OPINION / VIEWPOINT
Hard to talk about peace with Washington benefiting from war
Published: Apr 26, 2023 03:31 PM
Photo: VCG

Photo: VCG


The fact that the US is indirectly involved in the Ukraine war is not a secret to the international community. However, before the recent leaks of secret Pentagon documents, one would have thought that its involvement was limited to arms deliveries and that the rest was a matter of interpretation. Now we know that the US not only gives Kiev weapons and provides the Ukrainian military with intelligence, but is also actively involved in planning and even directing combat operations. However, this is also not the most important. What matters most is how Washington views the conflict in terms of its own benefits. This has real value for our understanding of which states genuinely want peace in Ukraine, and which believe that continuing disasters is a useful strategy.

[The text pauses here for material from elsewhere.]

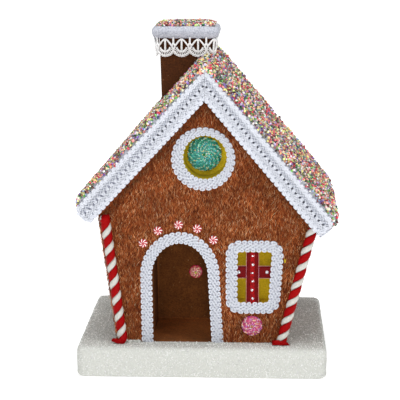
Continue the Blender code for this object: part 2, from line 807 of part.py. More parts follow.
def build_band():
    """The bulging white band round the chimney's top."""
    height = CHIMNEY_TOP_Z - BAND_BOTTOM_Z
    bulge_steps = 4
    rings = [level_ring(BAND_BOTTOM_Z, GAP)]
    for i in range(bulge_steps + 1):
        turn = math.pi * i / bulge_steps
        out = BAND_BULGE * (0.45 + 0.55 * math.sin(turn))
        rings.append(level_ring(CHIMNEY_TOP_Z - height * (1 + math.cos(turn)) / 2, out, LACE_CORNER))
    rings.append(level_ring(CHIMNEY_TOP_Z, GAP))
    loft("chimney_band", "white_braid", rings, closed=True)


def build_lace():
    """A scalloped skirt that hangs from the band, clear of the chimney."""
    count = LACE_SCALLOPS * LACE_STATIONS
    top_z = BAND_BOTTOM_Z - GAP
    line = chimney_outline(top_z, 0.0, CHIMNEY_CORNER)
    rings = []
    for i, (spot, side) in enumerate(resampled(line, count, True)):
        rise = LACE_SCALLOP * (1 - abs(math.sin(math.pi * i / LACE_STATIONS)))
        low_z = top_z - LACE_HEIGHT + rise

        def place(out, z):
            where = spot + side * out
            return (where.x, where.y, z)

        rings.append(
            [
                place(LACE_TOP_OUT, top_z),
                place(LACE_LOW_OUT, low_z),
                place(LACE_LOW_OUT - LACE_THICK, low_z),
                place(LACE_TOP_OUT - LACE_THICK, top_z),
            ]
        )
    lace = loft("chimney_lace", "white_braid", rings, closed=True)
    cut(lace, slope)


def build_heap():
    """The sprinkles heaped on the chimney's top."""
    bottom = CHIMNEY_TOP_Z + GAP
    spread = BAND_BULGE * 0.45 - GAP
    steps = ((0, spread), (0.45, spread), (0.85, spread - HEAP_INSET), (1.0, spread - 3 * HEAP_INSET))
    rings = [level_ring(bottom + HEAP_HEIGHT * up, out, LACE_CORNER) for up, out in steps]
    heap = loft("chimney_sprinkles", "sprinkled", rings)
    rng = random.Random(SEED + 1)
    bits = new_collection("heap grains")
    across = CHIMNEY_WIDTH / 2 - 3 * HEAP_INSET
    deep = CHIMNEY_DEPTH / 2 - 3 * HEAP_INSET
    placed = []
    while len(placed) < CHIMNEY_SPRINKLES:
        x = CHIMNEY_X + rng.uniform(-across, across)
        spot = Vector((x, CHIMNEY_Y + rng.uniform(-deep, deep), bottom + HEAP_HEIGHT))
        if any((spot - other).length < SPRINKLE_APART * 0.6 for other in placed):
            continue
        placed.append(spot)
        sprinkle(spot, Vector((0, 0, 1)), rng, bits)
    fuse(heap, bits)


clear_scene()
house = new_collection("gingerbread house")
cutters = new_collection("cutters")
looks = make_materials()
build_base()
build_walls()
build_linings()
build_roof()
build_braids()
build_sweets()
build_window_cross()
build_cords()
slope = slope_cutter()
build_chimney()
build_band()
build_lace()
build_heap()
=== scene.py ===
# Gingerbread house table decoration: plush walls, a roof of candy flakes, white braids, felt,
# sweets and twisted satin cords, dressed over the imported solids. Metres, front towards -Y.
import math
import random

import bmesh
import bpy
import numpy as np
from mathutils import Matrix, Vector, noise


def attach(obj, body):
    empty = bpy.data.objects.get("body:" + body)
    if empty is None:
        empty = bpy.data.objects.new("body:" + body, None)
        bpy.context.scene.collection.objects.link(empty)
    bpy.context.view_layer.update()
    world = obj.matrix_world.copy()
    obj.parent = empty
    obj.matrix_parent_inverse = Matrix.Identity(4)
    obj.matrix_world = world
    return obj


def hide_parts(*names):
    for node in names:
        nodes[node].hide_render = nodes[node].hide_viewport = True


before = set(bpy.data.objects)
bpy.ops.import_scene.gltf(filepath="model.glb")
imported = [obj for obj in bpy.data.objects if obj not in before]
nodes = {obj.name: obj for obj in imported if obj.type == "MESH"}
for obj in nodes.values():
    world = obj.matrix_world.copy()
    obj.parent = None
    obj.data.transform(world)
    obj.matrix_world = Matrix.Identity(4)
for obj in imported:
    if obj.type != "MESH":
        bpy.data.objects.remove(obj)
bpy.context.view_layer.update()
front = Vector((0, -1, 0))
up = Vector((0, 0, 1))
mm = 0.001


# Small tools


def rgb(red, green, blue):  # screen colour to the linear colour that shaders use
    return tuple(((c / 255 + 0.055) / 1.055) ** 2.4 if c > 10 else c / 255 / 12.92 for c in (red, green, blue))


def meshOf(bm, name, smooth=False):
    bmesh.ops.recalc_face_normals(bm, faces=bm.faces)
    for face in bm.faces:
        face.smooth = smooth
    mesh = bpy.data.meshes.new(name)
    bm.to_mesh(mesh)
    bm.free()
    return mesh


def showPiece(name, mesh, slot, replaced=()):
    piece = bpy.data.objects.new(name, mesh)
    bpy.context.scene.collection.objects.link(piece)
    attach(piece, "root")
    if replaced:
        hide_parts(*replaced)
    return piece


def gathered(name, parts):  # one mesh from several, each with its own material
    bm = bmesh.new()
    looks = []
    for mesh, look in parts:
        if look not in looks:
            looks.append(look)
        first = len(bm.faces)
        bm.from_mesh(mesh)
        bm.faces.ensure_lookup_table()
        for face in bm.faces[first:]:
            face.material_index = looks.index(look)
        bpy.data.meshes.remove(mesh)
    joined = bpy.data.meshes.new(name)
    bm.to_mesh(joined)
    bm.free()
    for look in looks:
        joined.materials.append(look)
    return joined


def tubes(name, lines, radius, roundness=1, closed=False, radii=None):  # round cords along lines of points
    curve = bpy.data.curves.new(name, "CURVE")
    curve.dimensions = "3D"
    curve.use_fill_caps = True
    curve.bevel_depth = radius
    curve.bevel_resolution = roundness
    for line in lines:
        spline = curve.splines.new("POLY")
        spline.points.add(len(line) - 1)
        spline.points.foreach_set("co", [c for point in line for c in (*point, 1.0)])
        if radii:
            spline.points.foreach_set("radius", radii)
        spline.use_cyclic_u = closed
    holder = bpy.data.objects.new(name, curve)
    bpy.context.scene.collection.objects.link(holder)
    bpy.context.view_layer.update()
    bm = bmesh.new()
    bm.from_mesh(bpy.data.meshes.new_from_object(holder.evaluated_get(bpy.context.evaluated_depsgraph_get())))
    bmesh.ops.remove_doubles(bm, verts=bm.verts, dist=0.002 * mm)
    bpy.data.objects.remove(holder)
    return meshOf(bm, name, smooth=True)


def lofted(name, rings, closed=False, smooth=True):  # a skin through rings of equal count
    bm = bmesh.new()
    rows = []
    for ring in rings:
        verts = [bm.verts.new(point) for point in ring]
        rows.append([bm.edges.new((verts[i - 1], verts[i])) for i in range(len(verts))])
    if not closed:
        for row in (rows[0], rows[-1]):
            bmesh.ops.contextual_create(bm, geom=row)
    pairs = list(zip(rows, rows[1:])) + ([(rows[-1], rows[0])] if closed else [])
    for near, far in pairs:
        bmesh.ops.bridge_loops(bm, edges=near + far)
    return meshOf(bm, name, smooth)


def grown(shapes, places):  # joins copies of a few small shapes; places: (shape, matrix, tint)
    points, loops, counts, tints = [], [], [], []
    offset = 0
    for index, shape in enumerate(shapes):
        chosen = [place for place in places if place[0] == index]
        if not chosen:
            continue
        corners = np.array([(*v.co, 1.0) for v in shape.vertices])
        matrices = np.array([matrix for _, matrix, _ in chosen])
        moved = np.einsum("kij,nj->kni", matrices, corners)[:, :, :3].reshape(-1, 3)
        faces = [list(polygon.vertices) for polygon in shape.polygons]
        flat = np.array([v for face in faces for v in face])
        starts = offset + np.arange(len(chosen))[:, None] * len(corners)
        loops.append((flat[None, :] + starts).ravel())
        counts.append(np.tile([len(face) for face in faces], len(chosen)))
        points.append(moved)
        tints.append(np.repeat(np.array([(*tint, 1.0) for _, _, tint in chosen]), len(corners), axis=0))
        offset += len(moved)
    points, loops, counts, tints = (np.concatenate(part) for part in (points, loops, counts, tints))
    mesh = bpy.data.meshes.new("grown")
    mesh.vertices.add(len(points))
    mesh.vertices.foreach_set("co", points.ravel())
    mesh.loops.add(len(loops))
    mesh.loops.foreach_set("vertex_index", loops)
    mesh.polygons.add(len(counts))
    mesh.polygons.foreach_set("loop_start", np.concatenate([[0], np.cumsum(counts)[:-1]]))
    mesh.update(calc_edges=True)
    mesh.color_attributes.new("tint", "FLOAT_COLOR", "POINT").data.foreach_set("color", tints.ravel())
    return mesh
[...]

Let's look at the numbers. In 2022, the US dollar was at a 20-year high against other major currencies. After European Union countries came into conflict with Russia, Russian gas supplies to the EU market fell by 66 percent, especially since a terrorist attack destroyed one of the main gas pipelines between Russia and Germany. At the same time, LNG supplies to Europe from the US and other countries reached 35 percent of the total gas consumption of European economies. Meanwhile, the US increased its LNG exports to Europe over 2022 to 117.4 million cubic meters (exports in 2021 were 47.8 million cubic meters). For the US, this is a huge leap in energy supplies -- the country began exporting LNG only in 2016, and has been systematically expanding into the EU, blocking gas supplies from Russia. These shipments made the US, alongside Qatar, the world's largest supplier of LNG.

But at the same time, the rising prices caused by the conflict in Europe have had dramatic consequences for the poorest and many developing countries. First, as Europe rejects gas and oil from Russia, prices there are rising, making energy unaffordable for the world's poorest nations. This leads directly to increased hunger. Second, production of what the poorest nations need is shrinking. In 2022, 70 percent of fertilizer production in the European Union was shut down -- meaning that while the US is benefiting from the crisis, the poorest countries have no way to farm, especially since the Washington-created crisis in Europe has hit global logistics.

In other words, the conflict created by the US is detrimental to the entire international community. However, from what we can see in the Pentagon leaks, Washington never thinks about such consequences. We see a picture where the policy of one great power is completely parasitic. And it is no coincidence that the US' response to recent China's peace proposals has been negative. It is difficult to talk about peace with someone who makes no secret of the fact that he benefits from war. So now Europe itself is already watching the US behavior with caution and trying to establish a dialogue with China, as the French president is doing.

The US geopolitical position is such that it can look at most problems of the modern world from the standpoint of its own interests rather than its own security. This makes Washington a very difficult interlocutor, and interaction with it for other states is quite a risky undertaking. The calamities the people of Ukraine are currently enduring have no bearing on US security. We can think that the same will happen if conflict arises in other regions from which the US is separated by oceans. Therefore, it is very dangerous and strange for other nations to tie their fate to US diplomatic maneuvers. Simply because geography does not allow Washington to perceive the problems of others as its own.

Can this situation change? That is probably up to the international community as a whole. The possibility of equal benefit for all is the most important achievement of globalization and it would be a mistake to let that be destroyed. The countries of the world now need to show the US that a consumerist attitude toward international security and development is a strategy that will only lead to the isolation of America itself in the future. The sooner this understanding comes, the better for everyone including the ordinary US citizens.